Ananya, the 12-year-old, wants to use the tablet for TikTok dances. Dadaji wants to watch the news about rising onion prices. The domestic helper is trying to mop the floor that Ananya is dancing on.

This hour reveals the genius of the Indian family: No one is alone. In Western cultures, adolescence is often a private struggle. In India, it is a public spectacle.

The Indian family is a pressure-release valve. Conflicts rarely become crises because there are too many people around to mediate.

Dinner in an Indian family is a sacred, immovable ritual. It is the only time all generations sit together. There is no TV during dinner. There are no phones. There is only the clatter of steel thalis (plates) and the serious business of khana (food).
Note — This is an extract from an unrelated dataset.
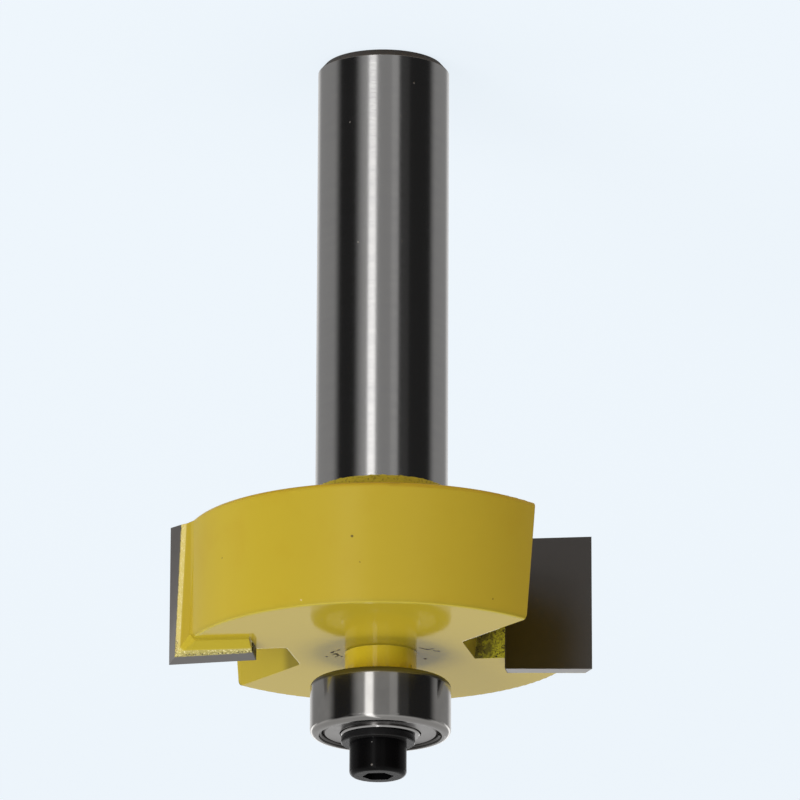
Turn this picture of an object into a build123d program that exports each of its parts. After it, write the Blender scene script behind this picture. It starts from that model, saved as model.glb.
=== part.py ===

But notice the serving order. Dadi serves Dadaji first. Then the children. Then the father (Raj). Priya eats last. This is not patriarchy in the cruel sense; it is a logistics of care. The mother eats last to ensure everyone else has enough. If there are four rotis left, Priya will eat one and save three for Raj’s lunch tomorrow.

Daily Life Story: The Roti Negotiation "Beta (son), don't waste food," Dadaji says as Aarav leaves a piece of roti on his plate. "But I'm full, Dadaji." "People stood in line for rotis in 1971. Eat it." Aarav eats it. This is not force-feeding; it is the transmission of memory. The Indian family dinner is a history lesson. It teaches scarcity, gratitude, and the value of the grain.